John has also started his own publishing company and has a Fan Page on Facebook. With help from his great-grandson, he is currently working on a web site which will feature highlights from his career and his music. You can find his music now on YouTube and ReverbNation.
John's latest CD is titled, I Ain't Goin Nowhere." The first 6 songs on the project were written by John's wife Pamela.
You should catch the John Myers Band performing "LIVE" at the Meadowlark Music Festival at IJams Nature Center in Knoxville on June 27. Check the website
John is also scheduled to appear at the KMA (Knoxville Museum of Art), Alive After Five series on July 10. For information: http://www.knoxart.org/events/aliveafter5.html
This is the end of this story but thankfully not of John Myers story.
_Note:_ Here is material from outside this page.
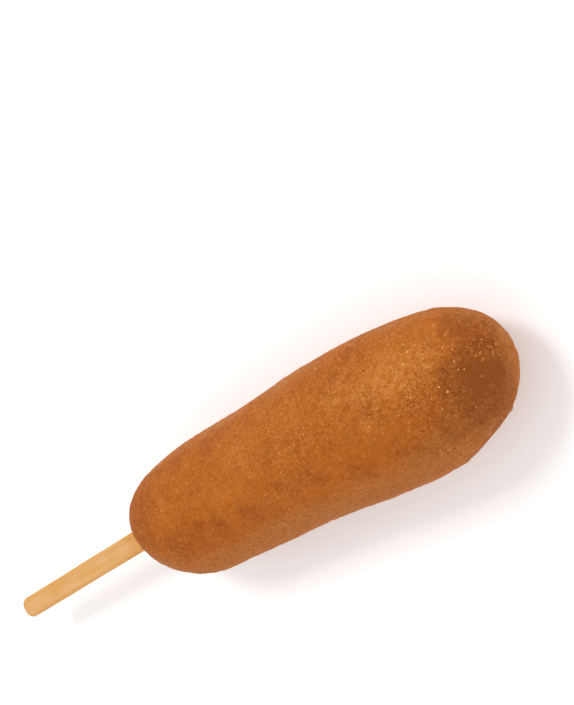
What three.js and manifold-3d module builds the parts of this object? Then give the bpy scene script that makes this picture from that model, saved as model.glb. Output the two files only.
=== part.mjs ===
// A corn dog lying on its side: a sausage in a fried cornmeal batter coat, on a flat wooden stick.
// Millimetres, +Z up. The origin lies on the resting surface, under the middle of the batter.
// +X runs from the stick end to the tip. Angles round the batter start at +Y, and 90 degrees is the top.
import * as THREE from "three";
import { mergeVertices } from "three/addons/utils/BufferGeometryUtils.js";
import Module from "manifold-3d";

// ---- Batter: a long rounded body, a little thicker towards the tip ----
const BATTER_LENGTH = 121.5;
const STICK_END_RADIUS = 17.4;
const TIP_END_RADIUS = 18.7;
const TAPER_FROM_X = -45;
const TAPER_TO_X = 42;
const STICK_END_DOME = { length: 26.7, fullness: 2.18 };
const TIP_END_DOME = { length: 33.7, fullness: 2.11 };

// The centre line bows gently towards +Y at both ends.
const BOW_UNIT = 60;
const BOW = { square: 0.47, cube: -0.37, fourth: 1.18 };

// Broad swells and hollows where the batter ran thick or thin.
const SWELLS = [
  { x: -5.5, angle: 180, reachX: 13.2, reachAngle: 60, height: -0.69 },
  { x: 38.2, angle: 180, reachX: 19.9, reachAngle: 60, height: 0.95 },
  { x: -45.7, angle: 180, reachX: 8.6, reachAngle: 60, height: 0.81 },
  { x: 13.1, angle: 0, reachX: 21.9, reachAngle: 60, height: 0.98 },
  { x: 37.5, angle: 0, reachX: 11.4, reachAngle: 60, height: -0.53 },
  { x: 52.7, angle: 0, reachX: 11, reachAngle: 60, height: 0.64 },
  { x: -45.7, angle: 0, reachX: 11.5, reachAngle: 60, height: -1.04 },
];

// How much of the full radius is there before the swells and the mounds have their whole height.
const SWELL_SHARE = 0.43;
const MOUND_SHARE = 0.25;

// A flat on the side of the tip, square to a direction given by its yaw and pitch.
const TIP_FLAT = { yaw: -67.3, pitch: -9, distance: 31.95, softness: 0.3 };

// Small crags that stand out from the crust.
const CRAGS = [
  { x: 3.7, angle: 4, reach: 1.6, height: 0.35 },
  { x: 48.6, angle: 2, reach: 1.5, height: 0.3 },
  { x: -27.3, angle: 14, reach: 1.5, height: 0.25 },
  { x: 53.7, angle: 192, reach: 1.8, height: 0.5 },
  { x: 55.4, angle: 184, reach: 1.4, height: 0.3 },
  { x: -36, angle: 236, reach: 1.7, height: 0.35 },
  { x: 20, angle: 318, reach: 1.6, height: 0.35 },
];

// Low mounds and dimples all over the crust, drawn from a seeded rule.
const MOUND_SEED = 31;
const MOUND_COUNT = 150;
const MOUND_REACH = { least: 2.8, most: 6 };
const MOUND_HEIGHT = 0.16;
const DRAWS_PER_MOUND = 4;

// ---- Resting flat: the strip that the batter lies on ----
const REST_DEPTH = 0.55;
const CUTTER_SIZE = 400;

// ---- Mesh of the batter ----
const RINGS = 72;
const SIDES = 52;

// ---- Stick: flat, with rounded edges and rounded ends ----
const STICK_LENGTH = 140;
const STICK_WIDTH = 6;
const STICK_THICKNESS = 3.2;
const STICK_EDGE_ROUND = 0.7;
const STICK_EXPOSED = 57;
const STICK_ENTRY = new THREE.Vector3(-60.75, 0.42, 17);
const STICK_YAW = 2.9;
const STICK_PITCH = 1.3;
const SOCKET_GAP = 0.3;
const ROUND_STEPS = 10;
const EDGE_STEPS = 3;

const BATTER_COLOUR = 0xb0692c;
const WOOD_COLOUR = 0xe2b87c;

const { degToRad, clamp, lerp, smoothstep } = THREE.MathUtils;

// A repeatable list of random numbers from 0 to 1.
function seededDraws(seed, count) {
  return Array.from({ length: count }, (_, index) => {
    const wave = Math.sin((index + 1) * 127.1 + seed * 311.7) * 43758.5;
    return wave - Math.floor(wave);
  });
}

// The shorter way round between two angles, in degrees.
function turnBetween(a, b) {
  return Math.abs(((((a - b) % 360) + 540) % 360) - 180);
}

// How much of the full radius is left at a distance from one end, for a dome of that length and fullness.
function domeShare(distance, dome) {
  const inward = clamp(distance / dome.length, 0, 1);
  return (1 - (1 - inward) ** dome.fullness) ** (1 / dome.fullness);
}

function endShare(x) {
  const atStickEnd = domeShare(BATTER_LENGTH / 2 + x, STICK_END_DOME);
  const atTip = domeShare(BATTER_LENGTH / 2 - x, TIP_END_DOME);
  return Math.min(atStickEnd, atTip);
}

function barrelRadius(x) {
  return lerp(STICK_END_RADIUS, TIP_END_RADIUS, smoothstep(x, TAPER_FROM_X, TAPER_TO_X));
}

function bowOffset(x) {
  const t = x / BOW_UNIT;
  return BOW.square * t ** 2 + BOW.cube * t ** 3 + BOW.fourth * t ** 4;
}

function swellHeight(x, angle) {
  return SWELLS.reduce((sum, swell) => {
    const along = (x - swell.x) / swell.reachX;
    const around = turnBetween(angle, swell.angle) / swell.reachAngle;
    return sum + swell.height * Math.exp(-(along ** 2) - around ** 2);
  }, 0);
}

// A point on the batter, moved out along its radius by lift.
function batterPoint(x, angle, lift = 0) {
  const share = endShare(x);
  const swell = swellHeight(x, angle) * Math.min(share / SWELL_SHARE, 1);
  const radius = barrelRadius(x) * share + swell + lift;
  const y = bowOffset(x) + radius * Math.cos(degToRad(angle));
  const z = barrelRadius(x) - REST_DEPTH + radius * Math.sin(degToRad(angle));
  return new THREE.Vector3(x, y, z);
}

function makeMounds() {
  const mounds = CRAGS.map(({ x, angle, reach, height }) => {
    return { centre: batterPoint(x, angle), reach, height };
  });
  const draws = seededDraws(MOUND_SEED, MOUND_COUNT * DRAWS_PER_MOUND);
  for (let first = 0; first < draws.length; first += DRAWS_PER_MOUND) {
    const [along, around, wide, high] = draws.slice(first, first + DRAWS_PER_MOUND);
    const x = lerp(-BATTER_LENGTH / 2, BATTER_LENGTH / 2, along);
    const centre = batterPoint(x, 360 * around);
    const reach = lerp(MOUND_REACH.least, MOUND_REACH.most, wide);
    mounds.push({ centre, reach, height: lerp(-MOUND_HEIGHT, MOUND_HEIGHT, high) });
  }
  return mounds;
}

const mounds = makeMounds();

function moundHeight(point) {
  return mounds.reduce((sum, mound) => {
    const away = point.distanceTo(mound.centre) / mound.reach;
    return sum + mound.height * Math.exp(-(away ** 2));
  }, 0);
}

// Presses a point back to the flat on the tip, with a soft edge.
function pressFlat(point) {
  const { yaw, pitch, distance, softness } = TIP_FLAT;
  const normal = new THREE.Vector3(1, 0, 0);
  normal.applyEuler(new THREE.Euler(0, -degToRad(pitch), degToRad(yaw), "ZYX"));
  const centre = new THREE.Vector3(0, 0, STICK_END_RADIUS);
  const over = point.clone().sub(centre).dot(normal) - distance;
  const press = (over + Math.hypot(over, softness)) / 2;
  return point.addScaledVector(normal, -press);
}

function crustPoint(x, angle) {
  const share = Math.min(endShare(x) / MOUND_SHARE, 1);
  const lift = moundHeight(batterPoint(x, angle)) * share;
  return pressFlat(batterPoint(x, angle, lift));
}

function batterGeometry() {
  const points = [crustPoint(-BATTER_LENGTH / 2, 0)];
  for (let ring = 1; ring < RINGS; ring += 1) {
    const x = (-BATTER_LENGTH / 2) * Math.cos((Math.PI * ring) / RINGS);
    for (let side = 0; side < SIDES; side += 1) {
      points.push(crustPoint(x, (360 * side) / SIDES));
    }
  }
  const tip = points.push(crustPoint(BATTER_LENGTH / 2, 0)) - 1;
  const faces = [];
  for (let side = 0; side < SIDES; side += 1) {
    const next = (side + 1) % SIDES;
    faces.push(0, 1 + next, 1 + side);
    for (let low = 1; low + SIDES < tip; low += SIDES) {
      const high = low + SIDES;
      faces.push(low + side, low + next, high + next);
      faces.push(low + side, high + next, high + side);
    }
    faces.push(tip, tip - SIDES + side, tip - SIDES + next);
  }
  const geometry = new THREE.BufferGeometry().setFromPoints(points);
  return geometry.setIndex(faces);
}

// A flat bar along X with its outer end at fromX: rounded ends in plan, and rounded edges all round.
function barGeometry(fromX, length, width, thickness, edgeRound) {
  const inset = width / 2 - edgeRound;
  const outline = new THREE.Shape();
  outline.absarc(fromX + length - width / 2, 0, inset, -Math.PI / 2, Math.PI / 2, false);
  outline.absarc(fromX + width / 2, 0, inset, Math.PI / 2, (3 * Math.PI) / 2, false);
  const bar = new THREE.ExtrudeGeometry(outline, {
    depth: thickness - 2 * edgeRound,
    bevelEnabled: true,
    bevelThickness: edgeRound,
    bevelSize: edgeRound,
    bevelSegments: EDGE_STEPS,
    curveSegments: ROUND_STEPS,
  });
  return bar.translate(0, 0, edgeRound - thickness / 2);
}

function toSolid(wasm, geometry) {
  const bare = geometry.clone();
  bare.deleteAttribute("normal");
  bare.deleteAttribute("uv");
  const merged = mergeVertices(bare, 1e-4);
  const vertProperties = new Float32Array(merged.attributes.position.array);
  const triVerts = new Uint32Array(merged.index.array);
  return new wasm.Manifold(new wasm.Mesh({ numProp: 3, vertProperties, triVerts }));
}

function toGeometry(solid) {
  const { vertProperties, triVerts } = solid.getMesh();
  const geometry = new THREE.BufferGeometry();
  geometry.setAttribute("position", new THREE.BufferAttribute(vertProperties, 3));
  return geometry.setIndex(new THREE.BufferAttribute(triVerts, 1));
}

function makeStick() {
  const outerEnd = -STICK_EXPOSED;
  const bar = barGeometry(outerEnd, STICK_LENGTH, STICK_WIDTH, STICK_THICKNESS, STICK_EDGE_ROUND);
  const wood = new THREE.MeshStandardMaterial({ color: WOOD_COLOUR, roughness: 0.7, metalness: 0 });
  const stick = new THREE.Mesh(bar, wood);
  stick.name = "stick";
  stick.position.copy(STICK_ENTRY);
  stick.rotation.set(0, -degToRad(STICK_PITCH), degToRad(STICK_YAW), "ZYX");
  stick.updateMatrixWorld();
  return stick;
}

// The hollow that the stick fills, with the same gap on every side.
function socketGeometry(stick) {
  const outerEnd = -STICK_EXPOSED - SOCKET_GAP;
  const length = STICK_LENGTH + 2 * SOCKET_GAP;
  const width = STICK_WIDTH + 2 * SOCKET_GAP;
  const thickness = STICK_THICKNESS + 2 * SOCKET_GAP;
  const socket = barGeometry(outerEnd, length, width, thickness, STICK_EDGE_ROUND + SOCKET_GAP);
  return socket.applyMatrix4(stick.matrixWorld);
}

async function makeBatter(stick) {
  const wasm = await Module();
  wasm.setup();
  const surface = new THREE.BoxGeometry(CUTTER_SIZE, CUTTER_SIZE, CUTTER_SIZE);
  surface.translate(0, 0, -CUTTER_SIZE / 2);
  const solid = toSolid(wasm, batterGeometry())
    .subtract(toSolid(wasm, surface))
    .subtract(toSolid(wasm, socketGeometry(stick)));
  const crust = new THREE.MeshStandardMaterial({ color: BATTER_COLOUR, roughness: 0.6, metalness: 0 });
  const batter = new THREE.Mesh(toGeometry(solid), crust);
  batter.name = "batter";
  return batter;
}

const stick = makeStick();
const batter = await makeBatter(stick);
const group = new THREE.Group();
group.add(batter, stick);

export default group;
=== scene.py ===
"""A corn dog: a fried cornmeal batter body on a flat wooden stick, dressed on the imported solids.

Lengths in the named values are millimetres in the row frame, and MM turns them into Blender's metres.
+X runs from the stick end to the tip, and +Z is up. Colours are display values of 0 to 255.
"""

import math

import bmesh
import bpy
import numpy as np
from mathutils import Matrix, Quaternion, Vector, noise
from mathutils.bvhtree import BVHTree
from mathutils.kdtree import KDTree


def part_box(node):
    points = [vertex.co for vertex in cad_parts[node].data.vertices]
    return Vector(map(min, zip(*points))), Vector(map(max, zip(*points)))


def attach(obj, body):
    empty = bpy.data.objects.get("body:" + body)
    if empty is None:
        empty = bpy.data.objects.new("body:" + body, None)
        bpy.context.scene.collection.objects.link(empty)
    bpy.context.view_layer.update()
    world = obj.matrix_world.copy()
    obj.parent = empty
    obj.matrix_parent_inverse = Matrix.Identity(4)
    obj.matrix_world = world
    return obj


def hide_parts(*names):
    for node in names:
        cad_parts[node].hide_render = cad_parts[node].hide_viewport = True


MM = 0.001

# ---- Camera: looks down on the corn dog from beyond its tip ----
CAMERA_PLACE = (199.66, 0.01, 302.49)
CAMERA_AZIMUTH = 82.841
CAMERA_ELEVATION = 55.727
CAMERA_ROLL = -111.62
FOCAL_LENGTH = 72.1
SENSOR_SIZE = 36.0
NEAREST_SEEN = 10
FARTHEST_SEEN = 10000

# ---- Noise over the crust: size of its features, octaves and shift ----
WANDER = (3.2, 3, 11.0)
SPECKLE = (1.6, 2, 21.0)
CLOUDS = (7.0, 2, 4.0)
SMALL_CLOUDS = (3.0, 2, 9.0)
FAR_BREAKS = (9.0, 2, 44.0)
SWELLS = (7.5, 2, 0.0)
RIPPLES = (1.9, 3, 30.0)
GRIT = (0.85, 2, 60.0)
GRAIN_CLUSTERS = (5.0, 2, 80.0)

# ---- Crust: its mesh and its relief ----
CRUST_SEED = 7
CRUST_VOXEL = 0.43
EVEN_FACTOR = 0.5
EVEN_PASSES = 34
WELD_REACH = 0.001
# The outside has no edge as sharp as this many degrees, and the socket's mouth has.
SHARP_EDGE = 40.0

SWELL_HEIGHT = 0.10
RIPPLE_HEIGHT = 0.10
GRIT_HEIGHT = 0.07
PITS = {"count": 300, "radius": (0.4, 0.7), "height": (-0.12, -0.04)}
PIMPLES = {"count": 520, "radius": (0.45, 0.8), "height": (0.04, 0.11)}
# A spot of relief ends at this many radii.
SPOT_END = 2.2
# The relief grows between these heights, so that the strip it rests on stays flat.
FLAT_FADE = (0.25, 1.5)

# Small crags and a dent on the outline: place, radius and height.
CRAGS = [
    (3.7, 18.8, 19.5, 1, 0.15), (48.6, 15.8, 18.5, 0.9, 0.12), (-27.3, 17, 21.8, 0.9, 0.25),
    (52.8, -12.1, 15.6, 1.1, 0.3), (51.2, -13.4, 16.8, 1.2, 0.25), (53.6, -11.1, 14.6, 0.9, -0.3),
    (37.4, -18.6, 17.6, 1.6, 0.2),
]

# The collar of batter that climbs the stick.
COLLAR_HEIGHT = 1.2
COLLAR_REACH = 1.5
COLLAR_LENGTH = 4.0
COLLAR_UNEVEN = 0.7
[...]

He continues to write songs with his lovely wife Pamela. Both have a passion to serve others who are hurting. John continues to perform his music and to champion the cause of mentoring young performers to be educated about the music business, because it is, after all, a business. He also warns aspiring singers, don't let the road get the best of you as it has many other performers. Keep on the narrow road. It will always lead in the right direction.
I'm glad my road led me to John and Pamela Myers.